Laute Musik aus dem Szene Lokal schallt zu uns herüber. Graue Kunststoffkorbsofas mit weissen Kissen und darauf überall kleinen orange Kissen mit der Werbung des Champagnerherstellers Veuve Cliqot ziehen gut gekleidete junge Leute an, die hier beim Essen und einem Glas Champagner chillen. Range Rover scheint der beliebteste Fahruntersatz zu sein. An zwei Stegen liegen kleiner Segel- und Motorboote. Einheimische Segler kommen und gehen. Am Aussensteg sind einige Rennziegen vertäut und crackig in schwarz gekleidete junge Burschen turnen darauf herum. Der einzige weitere Gastlieger ist ein russisches klassisches Holzschiff. Auf einer schwimmenden Arbeitsplattform mit dem Brückenaufbau eines Kümos wuseln Werftarbeiter mit Bauhelmen herum. Ein stechender Geruch nach Chemiefabrik liegt über allem.

Hier sollten wir uns also für die nächsten zwei Wochen einrichten, Das verspricht spannend zu werden.

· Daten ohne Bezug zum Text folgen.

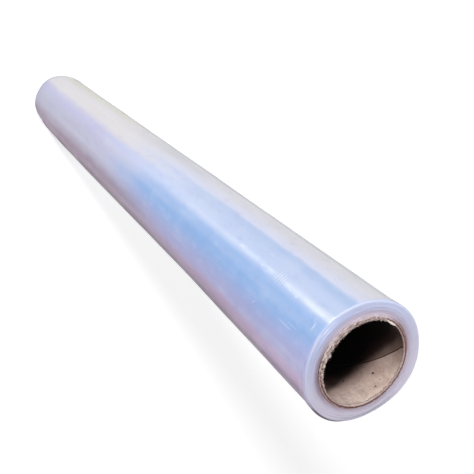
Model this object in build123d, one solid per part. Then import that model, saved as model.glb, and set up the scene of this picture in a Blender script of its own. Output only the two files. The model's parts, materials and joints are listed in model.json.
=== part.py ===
from build123d import *
from math import pi, sqrt
import os

# A roll of clear book cover film, wound on a spiral cardboard core that is open at both ends.
# It stands on one end. The origin is the centre of that end and +Z runs up the roll's axis.

# Driving dimensions of the film, in millimetres
film_width = 500.0          # length of the roll, end face to end face
film_length = 10000.0       # what is wound on the core, in about 67 turns
film_thickness = 0.09       # one turn, and so the step at the film's free edge
trapped_air = 0.0015        # left between one turn and the next
free_edge_turn = -14.0      # degrees from +X where the film's free edge lies, along the roll
edge_round = 1.1            # outer corner of each end, where the turns lie back
end_spread = 0.3            # how far the outer turns stand out at each end
spread_length = 9.0         # stretch of the roll over which they stand out
mouth_break = 0.5           # corner of the turns where they leave the core
bundle_pitch = 0.88         # turns cling together in bundles of this thickness
bundle_gap = 0.16           # open line between two bundles, on the end faces
bundle_gap_depth = 0.5

# Driving dimensions of the core
core_bore = 38.1            # inside diameter, a 1.5 inch core
core_wall = 1.55            # three plies of board
core_proud = 0.2            # how far the core stands out of the film at the upper end
cut_break = 0.25            # corners left by the knife that cut the tube
seam_lead = 118.0           # rise of the inner ply's seam in one turn
seam_gap = 0.45             # open width of that seam
seam_depth = 0.3
seam_turn_at_top = 145.0    # degrees from +X where the seam meets the upper end

# Sizes that follow from them
core_radius = core_bore / 2 + core_wall
film_section = film_length * (film_thickness + trapped_air)
roll_radius = sqrt(core_radius ** 2 + film_section / pi)
core_length = film_width + core_proud
seam_overrun = 2 * seam_gap  # the seam's cutter runs this far past each end


def film_profile(radius):
    """Half section of the wound film, from the axis out to the given radius, on the XZ plane."""
    end_radius = radius + end_spread
    corner_start = end_radius - edge_round
    lower_bend = (radius, spread_length)
    upper_bend = (radius, film_width - spread_length)
    upper_corner = (end_radius, film_width - edge_round)
    along_axis = ((0, 1), (0, 1))
    with BuildSketch(Plane.XZ) as section:
        with BuildLine():
            Line((0, 0), (corner_start, 0))
            TangentArc((corner_start, 0), (end_radius, edge_round), tangent=(1, 0))
            Spline((end_radius, edge_round), lower_bend, tangents=along_axis)
            Line(lower_bend, upper_bend)
            Spline(upper_bend, upper_corner, tangents=along_axis)
            TangentArc(upper_corner, (corner_start, film_width), tangent=(0, 1))
            Polyline((corner_start, film_width), (0, film_width), (0, 0))
        make_face()
    return section.sketch


def wound_body():
    """Two half turns about centres half a film apart, which leaves a step at the free edge."""
    first_half = revolve(film_profile(roll_radius - film_thickness), Axis.Z, 180)
    last_axis = Axis((film_thickness / 2, 0, 0), (0, 0, 1))
    last_profile = Pos(film_thickness / 2, 0, 0) * film_profile(roll_radius - film_thickness / 2)
    last_half = revolve(last_profile, last_axis, -180)
    return Rot(0, 0, free_edge_turn) * (first_half + last_half)


def core_space():
    """What the core takes out of the film, a little wider at both mouths."""
    mouth_radius = core_radius + mouth_break
    with BuildSketch(Plane.XZ) as section:
        with BuildLine():
            Polyline(
                (0, 0),
                (mouth_radius, 0),
                (core_radius, mouth_break),
                (core_radius, film_width - mouth_break),
                (mouth_radius, film_width),
                (0, film_width),
                (0, 0),
            )
        make_face()
    return revolve(section.sketch, Axis.Z)


def half_turn_gap(centre_x, radius, start_angle):
    """Half a turn of the open line between two bundles, as deep as the line is."""
    inner = CenterArc((centre_x, 0), radius - bundle_gap / 2, start_angle, 180)
    outer = CenterArc((centre_x, 0), radius + bundle_gap / 2, start_angle, 180)
    outline = make_face([inner, Line(inner @ 0, outer @ 0), outer, Line(inner @ 1, outer @ 1)])
    return extrude(outline, amount=bundle_gap_depth)


def turn_gaps():
    """The line between bundles winds outwards: half circles about two centres, each one wider."""
    first_radius = core_radius + mouth_break + bundle_pitch / 2
    last_radius = roll_radius - film_thickness - edge_round
    half_pitch = bundle_pitch / 2
    half_turns = int((last_radius - first_radius) / half_pitch)
    gaps = []
    for count in range(half_turns):
        side = 1 if count % 2 else -1
        gaps.append(half_turn_gap(side * half_pitch / 2, first_radius + count * half_pitch, 90 + side * 90))
    return gaps


def film_roll():
    roll = wound_body() - core_space()
    for gap in turn_gaps():
        roll -= gap
        roll -= Pos(0, 0, film_width - bundle_gap_depth) * gap
    return roll


def ply_seam():
    """Cutter along the bore for the butt joint of the inner ply, a right-handed helix."""
    height = core_length + 2 * seam_overrun
    path = Helix(pitch=seam_lead, height=height, radius=core_bore / 2)
    mouth = Plane(origin=path @ 0, x_dir=(0, 0, 1), z_dir=path % 0)
    cutter = sweep(mouth * Rectangle(seam_gap, 2 * seam_depth), path, is_frenet=True)
    turn_at_bottom = seam_turn_at_top - 360 * (core_length + seam_overrun) / seam_lead
    return Pos(0, 0, -seam_overrun) * Rot(0, 0, turn_at_bottom) * cutter


def cardboard_core():
    tube = Cylinder(core_radius, core_length, align=(Align.CENTER, Align.CENTER, Align.MIN))
    tube -= Cylinder(core_bore / 2, core_length, align=(Align.CENTER, Align.CENTER, Align.MIN))
    tube = chamfer(tube.edges().filter_by(GeomType.CIRCLE), cut_break)
    return tube - ply_seam()


os.makedirs("parts", exist_ok=True)
export_step(film_roll(), "parts/film_roll.step")
export_step(cardboard_core(), "parts/cardboard_core.step")
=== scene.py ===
import json
import math
import random

import bmesh
import bpy
from mathutils import Matrix, Vector, noise


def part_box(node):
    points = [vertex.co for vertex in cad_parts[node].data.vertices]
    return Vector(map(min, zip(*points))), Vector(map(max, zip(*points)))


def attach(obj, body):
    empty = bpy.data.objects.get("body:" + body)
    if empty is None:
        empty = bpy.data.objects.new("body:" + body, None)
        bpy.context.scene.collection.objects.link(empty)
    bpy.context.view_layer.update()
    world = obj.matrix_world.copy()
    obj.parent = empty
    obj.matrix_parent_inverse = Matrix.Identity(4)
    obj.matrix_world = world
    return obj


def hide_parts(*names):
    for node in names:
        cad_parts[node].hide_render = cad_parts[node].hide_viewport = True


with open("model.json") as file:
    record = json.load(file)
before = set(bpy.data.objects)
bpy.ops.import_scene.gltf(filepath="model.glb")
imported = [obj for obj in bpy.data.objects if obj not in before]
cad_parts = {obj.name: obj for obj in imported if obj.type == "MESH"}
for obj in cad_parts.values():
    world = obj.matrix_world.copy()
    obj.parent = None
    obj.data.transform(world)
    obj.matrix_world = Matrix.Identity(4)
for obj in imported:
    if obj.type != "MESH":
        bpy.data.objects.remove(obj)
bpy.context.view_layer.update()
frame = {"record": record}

# A roll of clear film on a cardboard core, standing on one end, seen from above its upper end.
# Everything is in metres. Angles round the roll are in degrees from +X, and the camera stands at -90.

mm = 0.001


def sizesFromFrame():
    # the sizes that the solids and the mount give
    filmLow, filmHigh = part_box("film_roll")
    coreLow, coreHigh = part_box("cardboard_core")
    mounts = {mount["name"]: mount for mount in frame["record"]["mounts"]}
    return {
        "filmTop": filmHigh.z,
        "endRadius": (filmHigh.x - filmLow.x) / 2,
        "coreTop": coreHigh.z,
        "coreRadius": (coreHigh.x - coreLow.x) / 2,
        "boreRadius": mounts["core_bore"]["dims"]["r_mm"] * mm,
    }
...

Vom Schiff haben wir einen guten Blick auf die See über die niedrigen Mole, die eigentlich nur aus einigen in das Meer geschütteten riesigen Betonklötzen besteht. Unermütlich kriechen am Horizont die Fähren und Schnellkatamarane entlang.

Tallinn Port Noblessner

Entweder werden sie kleiner und verlassen Tallinn oder sie werden grösser und bringen neue Menschen in die Stadt. Eine Fähre kann ca. 1500 Menschen befördern. Tallinn wurde als Hansestadt zwischen dem 12 bis 14 Jahrhundert aufgebaut. Der alte Stadtkern ist bis heute erhalten und zieht jährlich tausende Touristen aus aller Welt an. In der Kapitale leben ca.400.000 Menschen.